When you're walking around the base, look for the vaulted ground floor. This was the storage area and the kitchen. It’s the sturdiest part of the building. You can see how thick those walls are—almost seven feet in some places. They were built to survive a siege, yet they couldn't survive the shift in family fortunes.

Also, check out the gun loops. They are narrow slits designed for muskets. They’re angled in a way that shows exactly how the defenders expected to be attacked. It gives you a chilling perspective on what it was like to stand in that dark, damp room, waiting for the Mackenzies to blow the door down.


Actionable Steps for Your Highland Trip

Don't just drive by. To actually "get" Ardvreck Castle, you need to do a few things differently than the average tourist.

  1. Check the Tide and Rainfall: Loch Assynt isn't tidal, but heavy rain raises the water level significantly. If it’s been pouring for three days, the path to the castle might be submerged.
  2. Visit Calda House First: Walk through the shell of the Mackenzie's failed mansion before you go to the castle.
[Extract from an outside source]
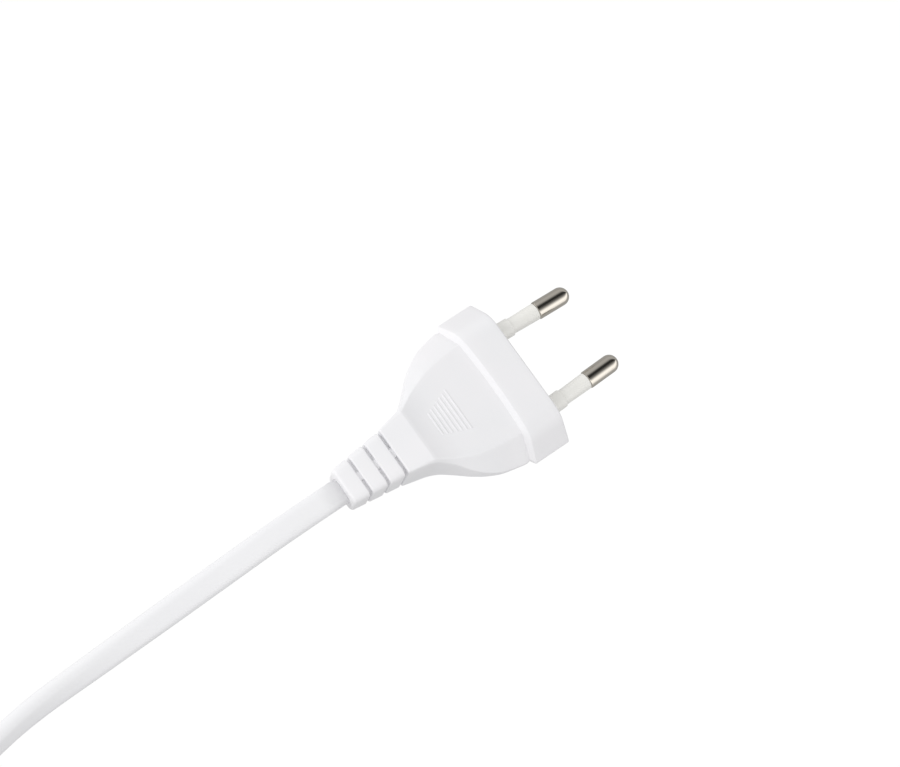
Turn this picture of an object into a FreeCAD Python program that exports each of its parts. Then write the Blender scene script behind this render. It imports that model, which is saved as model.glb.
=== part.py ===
import FreeCAD, Part
import math
import os

# Moulded two-pole plug on a flat twin lead, in millimetres.
# Row frame: +X along the pins towards their tips, +Y to the left pin, +Z up.
# The plug lies on its flat underside, and the origin is under the middle of the plug without its lead.

Vector = FreeCAD.Vector

# Driving sizes of the two-pole plug standard
PIN_DIAMETER = 4.0
PIN_LENGTH = 19.0
PIN_SPACING_AT_FACE = 18.8
PIN_SPACING_AT_TIPS = 17.5
SLEEVE_REACH = 10.8
FACE_WIDTH = 35.3
FACE_THICKNESS = 13.7
FACE_FLAT_WIDTH = 24.8

# Pins below the engagement face
SHANK_DIAMETER = 3.0
ANCHOR_DIAMETER = 4.4
ANCHOR_DEPTH = 3.6
ANCHOR_THICKNESS = 1.6
BARREL_DEPTH = 9.0
BARREL_LENGTH = 6.0
BARREL_DIAMETER = 3.4
PIN_FOOT_CHAMFER = 0.15
SLEEVE_DIAMETER = 3.66
COLLAR_DIAMETER = 3.96
COLLAR_REACH = 3.5
SLEEVE_ROOT_DEPTH = 2.0

# Flange behind the engagement face
FLANGE_DEPTH = 8.25
FLANGE_HOLLOW_RADIUS = 150.0
FLANGE_REAR_CHAMFER = 1.2
FLANGE_VERTEX_RADIUS = 1.3
FLANGE_CORNER_RADIUS = 2.2
FLANGE_FRONT_CHAMFER = 0.3

# Grip between the flange and the neck
PANEL_HALF_THICKNESS = 5.6
LOFT_DEGREE = 3
COVE_RADIUS = 4.6
COVE_INSET = 0.3
COVE_TAIL = 1.2

# Neck and strain relief
NECK_FRONT = 27.4
RELIEF_END = 45.5
NECK_TOP_HALF_WIDTH = 6.0
RELIEF_END_HALF_WIDTH = 4.2
RELIEF_END_HALF_THICKNESS = 4.0
RELIEF_CORNER_RADIUS = 2.0
RELIEF_END_CHAMFER = 0.6
GAP_WIDTH = 0.9
GAP_PITCH = 4.0
GAP_COUNT = 3
NECK_LENGTH = 5.85
CORE_TUBE_HALF_WIDTH = 3.9
CORE_TUBE_HALF_THICKNESS = 2.75
WEB_WIDTH = 2.1
WEB_RECESS = 0.7

# Grip lines on the two panels
GRIP_LINE_COUNT = 7
GRIP_LINE_PITCH = 0.96
GRIP_LINE_FIRST = 17.05
GRIP_LINE_FIRST_HALF_LENGTH = 5.05
GRIP_LINE_LAST_HALF_LENGTH = 2.85
GRIP_LINE_WIDTH = 0.45
GRIP_LINE_HEIGHT = 0.18

# Inner bridge that carries the pins
BRIDGE_DEPTH = 2.0
BRIDGE_THICKNESS = 5.0
BRIDGE_HALF_WIDTH = 13.0
BRIDGE_HALF_THICKNESS = 3.4
BRIDGE_WAIST_HALF_WIDTH = 5.6
BRIDGE_WAIST_DEPTH = 1.2
BRIDGE_CORNER_RADIUS = 1.2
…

It sets the stage for the rivalry.
  3. Bring a Long Lens: If you’re a photographer, the best shots of the castle aren't from the causeway. Climb the small hill on the opposite side of the road to get the castle framed against the mountains.
  4. Stay in Lochinver: It’s the nearest village with real character. Eat at the Lochinver Larder. Their pies are legendary and will keep you warm after a windy day at the ruins.
  5. Respect the Stone: Don't climb on the walls. It seems obvious, but people do it for the "gram," and every time someone kicks a stone loose, they’re erasing a bit of 1590.

Seeing Ardvreck Castle is a reminder that in the Highlands, nature always wins. The MacLeods are gone, the Mackenzies are gone, and eventually, the castle will be gone too. But for right now, it stands as a jagged, beautiful middle finger to time itself.